One of them is the Iraq situation. I never supported the war and was surprised at both the speed and the blind ignorance with which the Bush administration pursued it. Once it started, though, I at least thought that one good thing to come from it would be the removal of the murderous Saddam Hussein and the restoration of human rights in Iraq. Though one obviously happened, the mounting death toll that continues to climb negated the other. We may be at the point where as many Iraqis have died on average each year since our invasion as died each year in the years preceding it. Not all of them are innocent babes in the woods, but many are. Furthermore, our screw-ups in Iraq (largely stemming from Rumsfeld and Cheney and Bush not listening to their own military leaders) have prolonged the war and caused us to pay too little attention in Afghanistan, which was a legitimate military operation, I believe.

But at the same time, pulling out too quickly causes its own problems. Not least of which, it teaches our future adversaries that if they keep up their daily attacks instead of putting down their weapons and coming to the table to find a workable peace, they won't defeat America but they can make America defeatist enough to leave. And that's dangerous for all (and it has parallels with the anti-American civil forces in Korea, Okinawa, mainland Japan, Guam, etc.). 

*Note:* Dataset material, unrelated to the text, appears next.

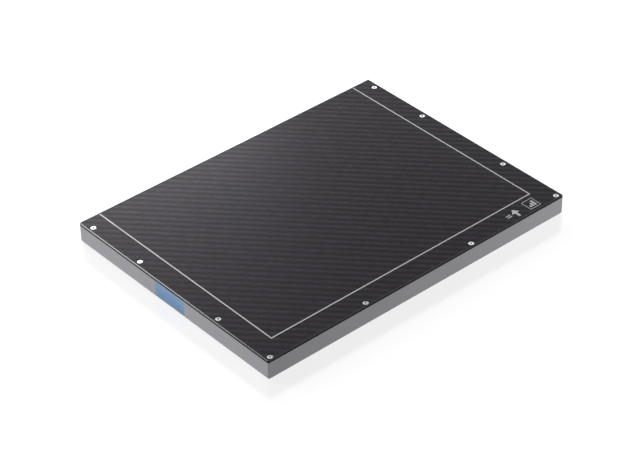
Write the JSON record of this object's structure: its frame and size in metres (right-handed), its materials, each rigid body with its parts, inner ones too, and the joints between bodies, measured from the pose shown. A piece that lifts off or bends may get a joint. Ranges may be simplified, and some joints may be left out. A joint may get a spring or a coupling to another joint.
{
  "type": "mammography detector",
  "caption": "Flat cassette-size X-ray detector with a carbon front plate, grey metal frame, removable battery pack, push button and charging contacts.",
  "frame": {"origin": "centre of the underside, where the detector lies on a table", "axes": "+X along the long side towards the connector side, +Y towards the chest side, +Z out of the front plate"},
  "size_m": [0.266, 0.2, 0.0159],
  "materials": {
    "cast_frame": "satin",
    "carbon_weave": "satin",
    "seal_black": "matte",
    "print_grey": "matte",
    "screw_steel": "satin",
    "screw_black": "satin",
    "foam_grey": "matte",
    "scintillator_white": "satin",
    "sensor_glass": "polished",
    "shield_lead": "matte",
    "plate_magnesium": "satin",
    "flex_amber": "satin",
    "chip_black": "satin",
    "pad_grey": "matte",
    "board_green": "satin",
    "spacer_brass": "satin",
    "coil_grey": "satin",
    "socket_ivory": "satin",
    "can_tin": "satin",
    "tray_black": "matte",
    "contact_gold": "polished",
    "pack_black": "matte",
    "cell_silver": "satin",
    "lock_grey": "matte",
    "cover_grey": "satin",
    "label_blue": "satin",
    "label_silver": "satin",
    "button_grey": "satin",
    "bezel_black": "satin",
    "light_clear": "polished",
    "lamp_white": "satin",
    "antenna_copper": "satin",
    "lead_black": "matte"
  },
  "bodies": {
    "housing": {"side_frame": "cast_frame", "plate_seal": "seal_black", "front_plate": "carbon_weave", "active_area_line": "print_grey", "plate_screws": "screw_steel", "cushion_foam": "foam_grey", "scintillator": "scintillator_white", "sensor_glass": "sensor_glass", "lead_shield": "shield_lead", "chassis_plate": "plate_magnesium", "gate_flexes": "flex_amber", "readout_flexes": "flex_amber", "gate_chips": "chip_black", "readout_chips": "chip_black", "thermal_pads": "pad_grey", "gate_board": "board_green", "readout_board": "board_green", "main_board": "board_green", "power_board": "board_green", "board_standoffs": "spacer_brass", "inner_screws": "screw_steel", "main_board_chips": "chip_black", "gate_board_chips": "chip_black", "readout_board_chips": "chip_black", "power_coils": "coil_grey", "power_capacitors": "socket_ivory", "board_sockets": "socket_ivory", "shock_sensor": "chip_black", "wireless_module": "board_green", "shield_can": "can_tin", "board_ribbons": "flex_amber", "battery_tray": "tray_black", "contact_block": "tray_black", "battery_contacts": "contact_gold", "battery_lead": "flex_amber", "rear_cover": "cover_grey", "rear_cover_screws": "screw_black", "side_label": "label_blue", "rear_label": "label_silver", "io_board": "board_green", "io_ribbon": "flex_amber", "button_bezel": "bezel_black", "power_switch": "tray_black", "status_lamps": "lamp_white", "light_rods": "light_clear", "dock_block": "bezel_black", "dock_pins": "contact_gold", "antenna_windows": "bezel_black", "antennas": "antenna_copper", "antenna_leads": "lead_black"},
    "battery_pack": {"battery_case": "pack_black", "battery_catches": "screw_steel", "battery_lid": "pack_black", "battery_cells": "cell_silver", "battery_board": "board_green", "battery_pads": "contact_gold"},
    "lock_low": {"battery_lock_low": "lock_grey"},
    "lock_high": {"battery_lock_high": "lock_grey"},
    "button": {"power_button": "button_grey", "switch_plunger": "socket_ivory"}
  },
  "joints": [
    {"name": "battery_slide", "type": "slide", "parent": "housing", "child": "battery_pack", "axis": [0, 0, -1], "range_m": [0, 0.02]},
    {"name": "lock_low_slide", "type": "slide", "parent": "housing", "child": "lock_low", "axis": [0, 1, 0], "range_m": [0, 0.002]},
    {"name": "lock_high_slide", "type": "slide", "parent": "housing", "child": "lock_high", "axis": [0, -1, 0], "range_m": [0, 0.002]},
    {"name": "button_push", "type": "slide", "parent": "housing", "child": "button", "axis": [-1, 0, 0], "range_m": [0, 0.0008], "stiffness_N_per_m": 1500, "springref_m": -0.0005}
  ]
}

In 2004 I had hoped for a candidate who would swoop in with the right set of credentials: he/she would have opposed the war before it started but would support staying in Iraq until we can leave responsibly —both in terms of America's aims and Iraqis' needs—and with the Iraq intact. I had hoped that Al Gore, who was very vocally opposed to the war before it began, would be that candidate. John Kerry's noodly support of the war when it started disqualified him from my consideration although I did end up voting for him. 

In 2008 I had again hoped for such a candidate, but none materialized. Even my favorite—Bill Richardson—had plans to get the hell out as soon as possible. Same with Hillary, Biden, and anyone else I would have considered. The Republicans were nowhere near such an approach, but they had all supported the foolhardy war from the beginning. 

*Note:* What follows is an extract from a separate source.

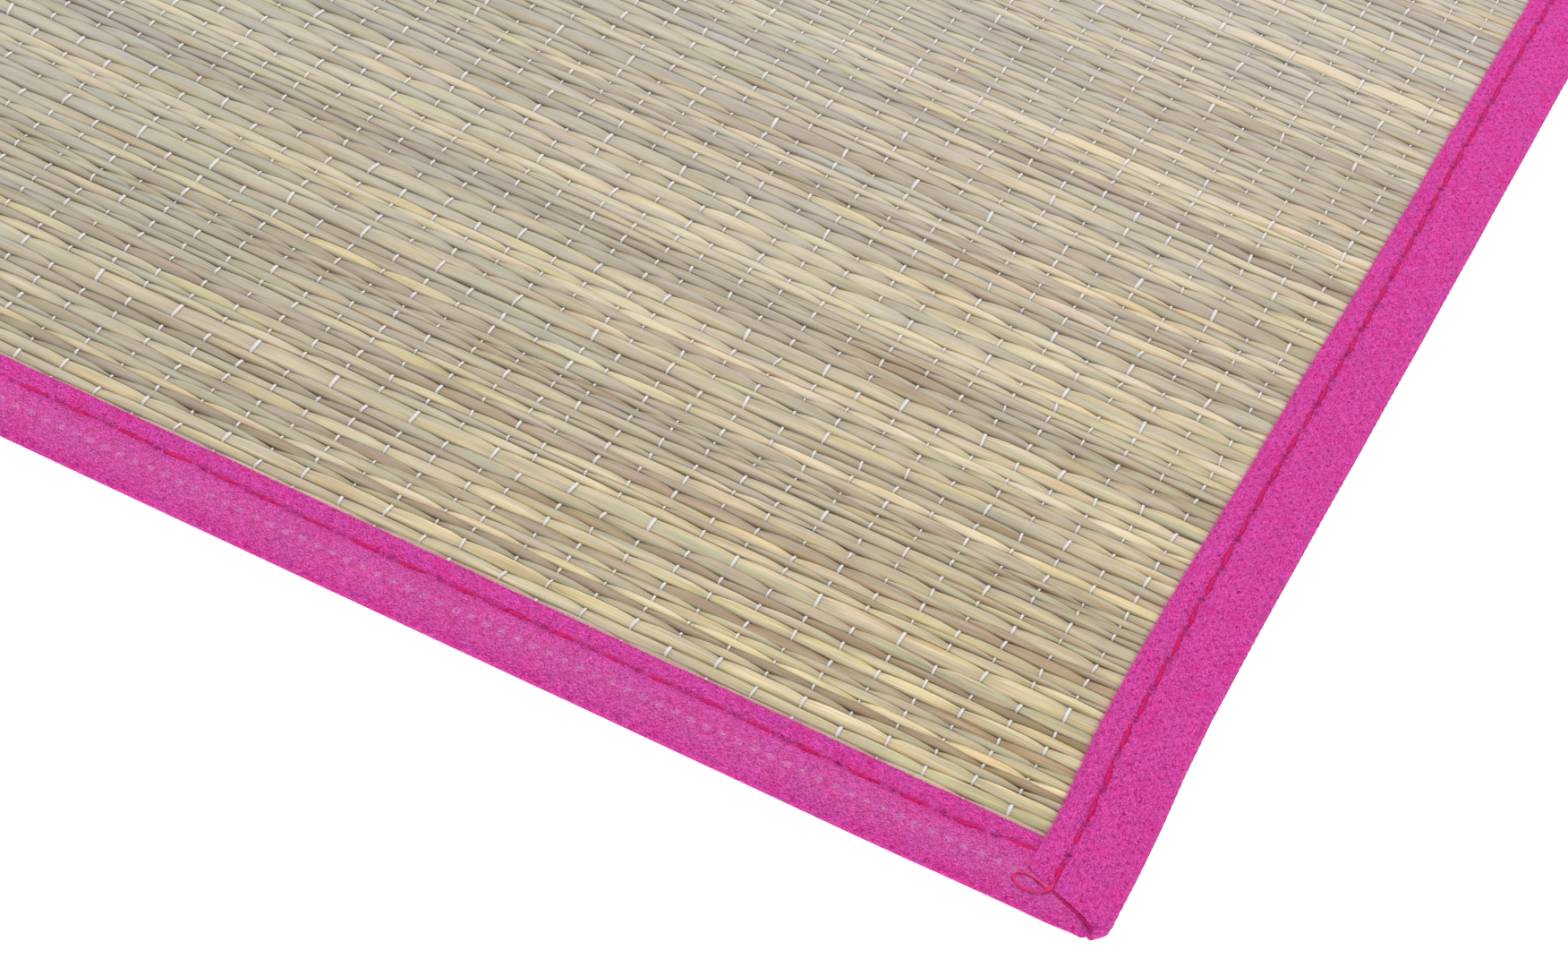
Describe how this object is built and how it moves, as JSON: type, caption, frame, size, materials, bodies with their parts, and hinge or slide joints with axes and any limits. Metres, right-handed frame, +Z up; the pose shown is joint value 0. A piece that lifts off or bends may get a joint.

The second niggling annoyance with Obama was his scapegoating of South Korea and Japan on issues of trade. Truth be told, Korea and Japan could do a lot more to get rid of trade barriers (though the United States isn't always guilt-free when it comes to free trade, such as the steel tariffs placed on Korea, Japan, Brazil, and other countries in 2004). But South Korea is trying to pass a free-trade agreement (FTA) to get rid of those trade barriers—the same FTA that Obama is suggesting he won't sign because of unfair trade. How's that for logic. 

This post will be edited later, to include parts of the presidential debates where Obama singles out South Korea and Japan.

The FTA, to me, is an important issue. It's not a perfect document, but it goes a long way toward permanently removing a number of hot-button issues that have been thorns in the side of ROK-US relations for decades. It's notable that a very leftist Korean government negotiated the final deal and that the conservative government that replaced them is even more gung ho about the deal. 

The FTA can go along way toward bringing South Korea and the United States economically and politically closer, especially after the last five or six years of neglect and mismanagement of the ROK-US relationship (for which I blame Roh Moohyun and, to a lesser extent, the Bush administration). I want to see South Korea firmly oriented back in the direction of the United States and Japan, and I hope that the current Lee administration will work on finalizing a similar FTA with Japan, for much the same reason. 

Obama should no that there is a bad history of bashing Asian nations over economic troubles in the United States. The case of Vincent Chin, the Chinese-American murdered by two auto workers who thought he was Japanese, is the most infamous example of this. Detroit has problems, to be sure, but their inability to sell cars in Korea and Japan no longer has to do with government audits of people who buy expensive foreign cars, as was done in Korea in the 1990s but is still sometimes cited as a current barrier by Korea's critics. 

The small cars that American carmakers manufacture are already produced in Korea. It is the oversized and inefficient muscle cars that are being produced in Detroit and few people in Korea want those. Ditto with Japan. Note to Detroit: gasoline hovers around $6/gallon in Korea. Koreans are buying foreign cars—smaller Hondas, Lexuses, and German cars—and the number doing so is growing rapidly.

Detroit could sell some US-manufactured cars in Korea or Japan if they marketed them with the right image. Cadillac has some cool commercials with a good-looking White ajumma (I am so trying to avoid saying M.I.L.F.) that makes 30- and 40-somethings want the luxury car. Maybe that could work in South Korea, especially with American cars lower in cost than before.